▶ REQUIREMENTS:
Search the data for the word "that". Reproduce every line where it is found.

::::::::::

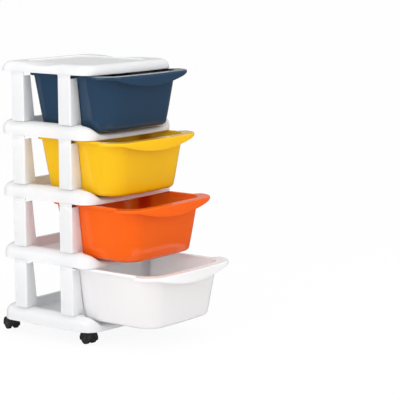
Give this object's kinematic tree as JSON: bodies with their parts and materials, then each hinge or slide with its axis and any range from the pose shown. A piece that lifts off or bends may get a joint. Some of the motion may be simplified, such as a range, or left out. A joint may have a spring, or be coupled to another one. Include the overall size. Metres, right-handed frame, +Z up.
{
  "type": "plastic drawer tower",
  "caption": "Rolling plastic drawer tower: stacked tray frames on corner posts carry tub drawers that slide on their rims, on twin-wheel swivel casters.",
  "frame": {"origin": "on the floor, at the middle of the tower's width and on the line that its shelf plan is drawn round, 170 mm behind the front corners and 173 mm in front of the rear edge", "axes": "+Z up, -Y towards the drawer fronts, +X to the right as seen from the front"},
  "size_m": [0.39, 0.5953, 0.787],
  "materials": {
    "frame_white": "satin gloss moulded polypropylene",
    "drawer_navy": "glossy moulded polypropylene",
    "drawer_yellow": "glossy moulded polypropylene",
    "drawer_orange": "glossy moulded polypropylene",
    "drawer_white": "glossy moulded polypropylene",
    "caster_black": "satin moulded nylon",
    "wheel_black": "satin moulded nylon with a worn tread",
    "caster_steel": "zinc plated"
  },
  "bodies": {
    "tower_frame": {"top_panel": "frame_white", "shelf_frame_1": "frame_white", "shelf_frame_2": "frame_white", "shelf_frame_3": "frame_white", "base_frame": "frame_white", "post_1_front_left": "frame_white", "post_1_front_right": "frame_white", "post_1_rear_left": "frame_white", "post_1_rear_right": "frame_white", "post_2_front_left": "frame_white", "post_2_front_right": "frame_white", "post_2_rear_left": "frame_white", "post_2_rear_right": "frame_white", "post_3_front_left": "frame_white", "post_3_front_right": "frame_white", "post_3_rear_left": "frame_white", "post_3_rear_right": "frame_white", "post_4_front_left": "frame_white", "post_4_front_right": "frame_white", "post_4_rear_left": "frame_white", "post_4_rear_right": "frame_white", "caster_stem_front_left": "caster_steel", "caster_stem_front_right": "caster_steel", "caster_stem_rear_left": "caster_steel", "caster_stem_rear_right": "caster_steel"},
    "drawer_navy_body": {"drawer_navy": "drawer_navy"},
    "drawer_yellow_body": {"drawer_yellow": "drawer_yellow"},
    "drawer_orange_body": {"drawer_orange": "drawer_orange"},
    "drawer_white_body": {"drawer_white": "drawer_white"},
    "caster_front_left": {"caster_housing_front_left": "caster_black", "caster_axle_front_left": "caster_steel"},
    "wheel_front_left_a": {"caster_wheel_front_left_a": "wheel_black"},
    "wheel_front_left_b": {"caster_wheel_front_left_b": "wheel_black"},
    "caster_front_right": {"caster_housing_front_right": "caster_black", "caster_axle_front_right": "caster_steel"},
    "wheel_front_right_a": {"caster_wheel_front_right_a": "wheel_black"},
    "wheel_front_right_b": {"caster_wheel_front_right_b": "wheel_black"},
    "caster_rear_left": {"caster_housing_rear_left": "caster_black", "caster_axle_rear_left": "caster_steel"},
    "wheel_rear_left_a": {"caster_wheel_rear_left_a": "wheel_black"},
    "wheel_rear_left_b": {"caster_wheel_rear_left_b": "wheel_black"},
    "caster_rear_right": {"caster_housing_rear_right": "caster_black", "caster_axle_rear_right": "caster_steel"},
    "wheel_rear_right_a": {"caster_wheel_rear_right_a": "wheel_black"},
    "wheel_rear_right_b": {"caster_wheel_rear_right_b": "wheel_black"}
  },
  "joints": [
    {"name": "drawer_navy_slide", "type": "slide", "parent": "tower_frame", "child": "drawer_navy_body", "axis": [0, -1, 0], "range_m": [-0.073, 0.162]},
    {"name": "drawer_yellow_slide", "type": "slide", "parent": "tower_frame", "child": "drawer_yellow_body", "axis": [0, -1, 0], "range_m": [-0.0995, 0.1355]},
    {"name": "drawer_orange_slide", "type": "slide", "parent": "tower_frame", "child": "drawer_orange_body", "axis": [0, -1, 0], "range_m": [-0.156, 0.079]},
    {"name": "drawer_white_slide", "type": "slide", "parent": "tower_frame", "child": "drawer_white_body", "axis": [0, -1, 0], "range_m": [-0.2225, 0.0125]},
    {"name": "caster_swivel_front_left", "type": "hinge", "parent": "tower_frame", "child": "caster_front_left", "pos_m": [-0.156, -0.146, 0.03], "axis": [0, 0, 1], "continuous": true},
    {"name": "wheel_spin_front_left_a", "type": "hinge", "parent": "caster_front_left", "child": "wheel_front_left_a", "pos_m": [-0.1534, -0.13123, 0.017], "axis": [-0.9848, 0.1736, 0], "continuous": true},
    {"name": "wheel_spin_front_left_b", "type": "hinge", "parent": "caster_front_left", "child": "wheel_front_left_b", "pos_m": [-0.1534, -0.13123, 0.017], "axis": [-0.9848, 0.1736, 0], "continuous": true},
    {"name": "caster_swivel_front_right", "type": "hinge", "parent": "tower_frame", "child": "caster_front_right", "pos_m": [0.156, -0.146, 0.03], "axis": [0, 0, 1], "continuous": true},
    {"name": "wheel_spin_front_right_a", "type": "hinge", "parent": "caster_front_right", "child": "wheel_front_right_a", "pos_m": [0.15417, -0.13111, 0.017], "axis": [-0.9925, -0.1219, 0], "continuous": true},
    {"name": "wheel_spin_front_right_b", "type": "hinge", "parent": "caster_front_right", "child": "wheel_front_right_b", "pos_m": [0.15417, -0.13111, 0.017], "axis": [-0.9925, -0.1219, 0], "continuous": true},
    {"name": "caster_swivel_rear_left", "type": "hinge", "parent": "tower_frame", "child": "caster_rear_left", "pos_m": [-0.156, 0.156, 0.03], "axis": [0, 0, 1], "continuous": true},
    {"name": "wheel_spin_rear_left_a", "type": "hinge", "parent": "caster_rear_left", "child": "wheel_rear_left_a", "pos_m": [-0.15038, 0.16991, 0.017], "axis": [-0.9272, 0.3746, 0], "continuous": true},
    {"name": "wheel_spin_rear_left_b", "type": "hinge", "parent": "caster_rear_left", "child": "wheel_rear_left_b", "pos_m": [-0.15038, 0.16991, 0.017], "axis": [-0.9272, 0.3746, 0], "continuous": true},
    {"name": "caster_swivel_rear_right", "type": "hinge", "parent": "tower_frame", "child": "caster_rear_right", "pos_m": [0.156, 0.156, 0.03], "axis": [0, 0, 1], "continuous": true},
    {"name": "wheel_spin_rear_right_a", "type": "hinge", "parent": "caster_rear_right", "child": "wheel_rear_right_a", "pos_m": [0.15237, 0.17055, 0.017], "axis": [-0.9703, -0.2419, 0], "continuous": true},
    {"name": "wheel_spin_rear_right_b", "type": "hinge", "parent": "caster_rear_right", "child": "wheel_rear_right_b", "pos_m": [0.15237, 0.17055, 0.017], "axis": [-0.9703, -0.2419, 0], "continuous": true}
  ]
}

::::::::::

▶ WRITTEN REPLY:
Give this object's kinematic tree as JSON: bodies with their parts and materials, then each hinge or slide with its axis and any range from the pose shown. A piece that lifts off or bends may get a joint. Some of the motion may be simplified, such as a range, or left out. A joint may have a spring, or be coupled to another one. Include the overall size. Metres, right-handed frame, +Z up.
  "caption": "Rolling plastic drawer tower: stacked tray frames on corner posts carry tub drawers that slide on their rims, on twin-wheel swivel casters.",
  "frame": {"origin": "on the floor, at the middle of the tower's width and on the line that its shelf plan is drawn round, 170 mm behind the front corners and 173 mm in front of the rear edge", "axes": "+Z up, -Y towards the drawer fronts, +X to the right as seen from the front"},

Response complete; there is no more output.